On the one hand we have rhetoric from the government that we are facing the worst economic crisis ever and on the other hand they are saying that it does not really matter. There would be a significant shift in the way the economy in Australia will operate with the additional costs imposed as a result of the tax on carbon under the Carbon Pollution Reduction Scheme, but the government is not prepared to talk about it. They are not prepared to talk about how we can ensure that there will not be further job losses as a result of what the government is trying to ram through this parliamentary system. We are not allowed to ask any questions because we just get dismissed as climate change sceptics or nonbelievers.

When I reflect on the events of the last 12 to 14 months since Kevin Rudd took over as Prime Minister, what I can see is a government whose first instinct, when faced with a challenge, is to tax, to spend and to come up with some ideologically driven initiatives which are actually going to make things worse rather than better. We have a precedent for this in our political history. This is what Gough Whitlam did in the 1972 to 1975 period. The government would be well advised to remember the experiences of the Whitlam years because after three years Australia threw them out. If you think that you can spend your way out of trouble, ultimately it ends up in tears.

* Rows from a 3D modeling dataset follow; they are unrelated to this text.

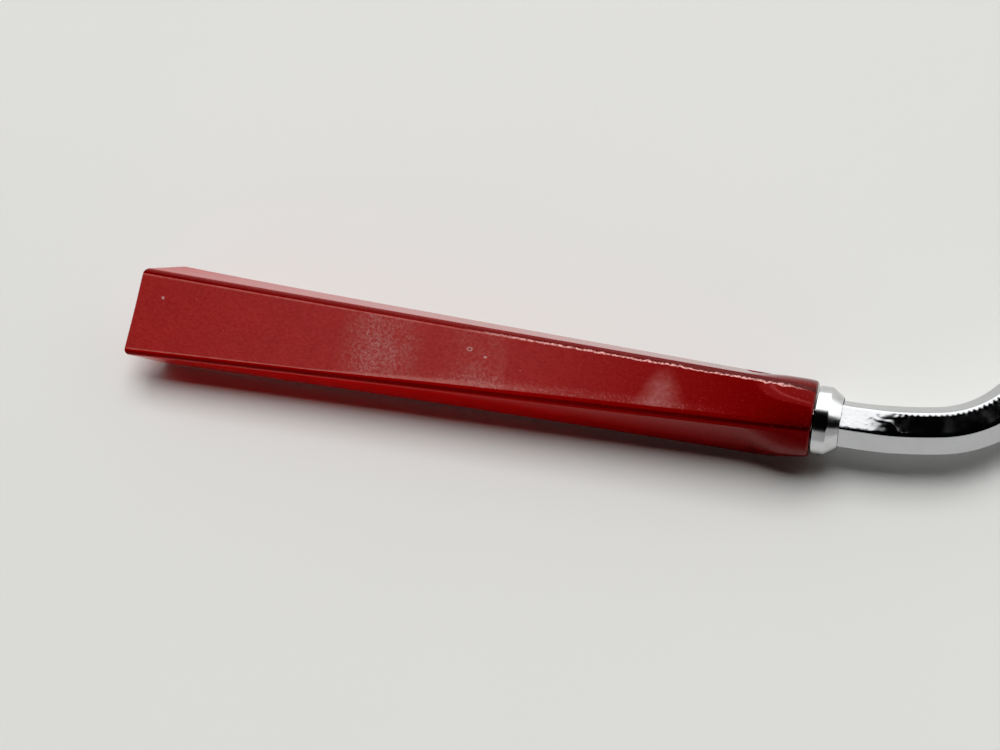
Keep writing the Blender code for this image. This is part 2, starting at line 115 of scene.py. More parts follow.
# places that the frame gives
HANDLE_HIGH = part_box("handle")[1]
FERRULE_LOW, FERRULE_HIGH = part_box("ferrule")
BLADE_LOW, BLADE_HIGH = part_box("blade")
BUTT_X = HANDLE_HIGH[0] - HANDLE_LENGTH
FERRULE_RADIUS = (FERRULE_HIGH[2] - FERRULE_LOW[2]) / 2
FERRULE_LENGTH = FERRULE_HIGH[0] - FERRULE_LOW[0]
AXIS_Y = (FERRULE_LOW[1] + FERRULE_HIGH[1]) / 2
AXIS_HEIGHT = (FERRULE_LOW[2] + FERRULE_HIGH[2]) / 2
BLADE_THICKNESS = BLADE_HIGH[2] - BLADE_LOW[2]
PALM_BOTTOM = BLADE_HIGH[2] + GAP
PALM_TOP = PALM_BOTTOM + PALM_THICKNESS
SHOULDER_X = FERRULE_LOW[0] + FERRULE_WEB + GAP


# ---------------------------------------------------------------- plane geometry
def mix(a, b, share):
    return a + (b - a) * share


def smooth_step(value):
    value = min(max(value, 0.0), 1.0)
    return value * value * (3 - 2 * value)


def rounded_corner(corner, direction_in, direction_out, radius, steps):
    """Arc that replaces a corner of a clockwise outline, as steps + 1 points."""
    turn = abs(direction_in.angle_signed(direction_out))
    outward = Vector((-direction_in.y, direction_in.x))
    centre = corner - direction_in * radius * math.tan(turn / 2) - outward * radius
    arc = []
    for step in range(steps + 1):
        angle = turn * step / steps
        arc.append(centre + radius * (math.cos(angle) * outward + math.sin(angle) * direction_in))
    return arc


def rounded_polygon(corners, radii, steps):
    """List of arcs, one for each corner of a clockwise outline."""
    arcs = []
    for i, corner in enumerate(corners):
        direction_in = (corner - corners[i - 1]).normalized()
        direction_out = (corners[(i + 1) % len(corners)] - corner).normalized()
        arcs.append(rounded_corner(corner, direction_in, direction_out, radii[i], steps))
    return arcs


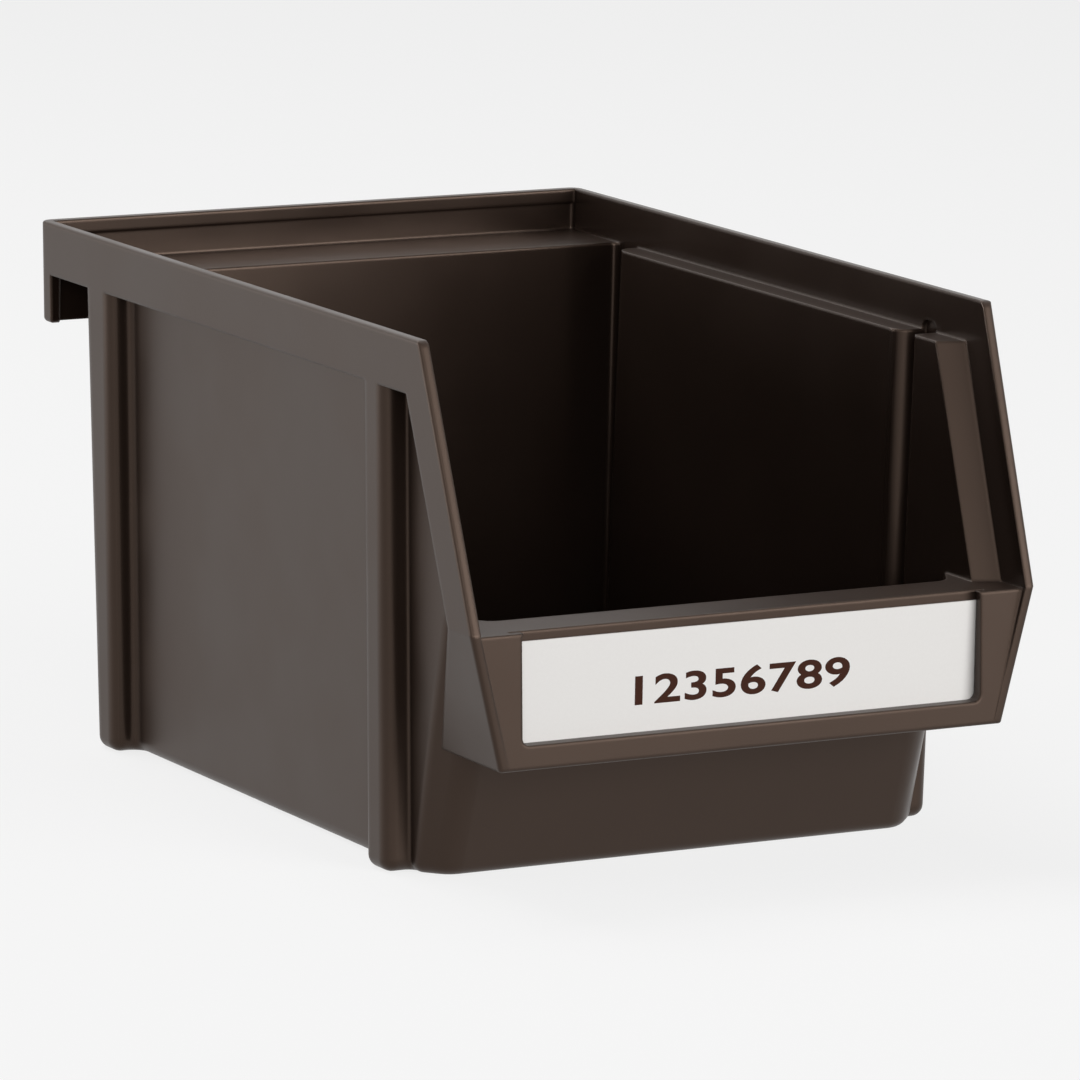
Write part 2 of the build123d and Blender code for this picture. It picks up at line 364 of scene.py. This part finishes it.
# Pale floor, which the camera sees as almost white while it still takes the bin's shadow
bpy.ops.mesh.primitive_plane_add(size=FLOOR_SIZE, location=(0, 0, 0))
floor = bpy.context.object
floor.name = "floor"
floor_paint, floor_tree, floor_output = new_material("painted studio floor, matt white")
matt = add_node(floor_tree, "ShaderNodeBsdfDiffuse", {"Color": colour("f4f4f4")})
lift = add_node(
    floor_tree, "ShaderNodeEmission",
    {"Color": PLAIN_WHITE},
    {"Strength": seen_directly(floor_tree)},
)
floor_mix = add_node(
    floor_tree, "ShaderNodeMixShader",
    {"Fac": FLOOR_LIFT},
    {1: matt.outputs["BSDF"], 2: lift.outputs["Emission"]},
)
floor_tree.links.new(floor_mix.outputs["Shader"], floor_output.inputs["Surface"])
floor.data.materials.append(floor_paint)

# Plain white surroundings: white to the camera and in reflections, softer as light
world = bpy.data.worlds.new("studio")
bpy.context.scene.world = world
world.use_nodes = True
world_tree = world.node_tree
world_tree.nodes.clear()
soft = add_node(world_tree, "ShaderNodeBackground", {"Color": PLAIN_WHITE, "Strength": WORLD_LIGHT})
white = add_node(world_tree, "ShaderNodeBackground", {"Color": PLAIN_WHITE, "Strength": WORLD_SEEN})
world_mix = add_node(
    world_tree, "ShaderNodeMixShader",
    {},
    {
        "Fac": seen_directly(world_tree),
        1: soft.outputs["Background"],
        2: white.outputs["Background"],
    },
)
add_node(world_tree, "ShaderNodeOutputWorld", {}, {"Surface": world_mix.outputs["Shader"]})

# Key light on the front, a low one that grazes the left side, a small fill and one above
softbox(
    "softbox_left", place=(-1.4, 0.8, 0.25), aim=(0, 0, 0.08), width=1.0, height=0.4, power=9
)
softbox(
    "softbox_right_front", place=(0.75, -1.75, 0.5), aim=(0, 0, 0.06), width=1.3, height=0.8, power=23
)
softbox(
    "softbox_left_front", place=(-0.9, -1.7, 0.5), aim=(0, 0, 0.06), width=0.8, height=0.6, power=7.5
)
softbox(
    "softbox_above", place=(-0.3, 0.9, 1.6), aim=(0, 0, 0.1), width=1.0, height=1.0, power=12
)

bpy.context.scene.view_settings.view_transform = "Standard"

I will give some free and gratuitous advice to the government. Governments cannot inject new money into the economy. All that governments can do is take money from taxpayers—either today’s taxpayers or, after borrowing money, tomorrow’s taxpayers—and distribute it according to their preferences. Does this government really believe that Labor governments are better able to ensure that the available resources in the economy are allocated to the needs of the Australian people than what can happen in the context of a free market? Does it really believe that? Does this government believe that it is a responsible act to borrow billions and billions of dollars, which will essentially bill future generations, so that it can follow its absolute obsession to spend, spend, spend, no matter what the consequences?

The government’s actions will end up in tears. It is not pursuing responsible economic policy. This is a government that has no answers other than to tax and to spend. Quite frankly, I do hope that this Senate is going to reflect very seriously on the possible consequences of what has been generally emerging over the last 18 months and earlier today.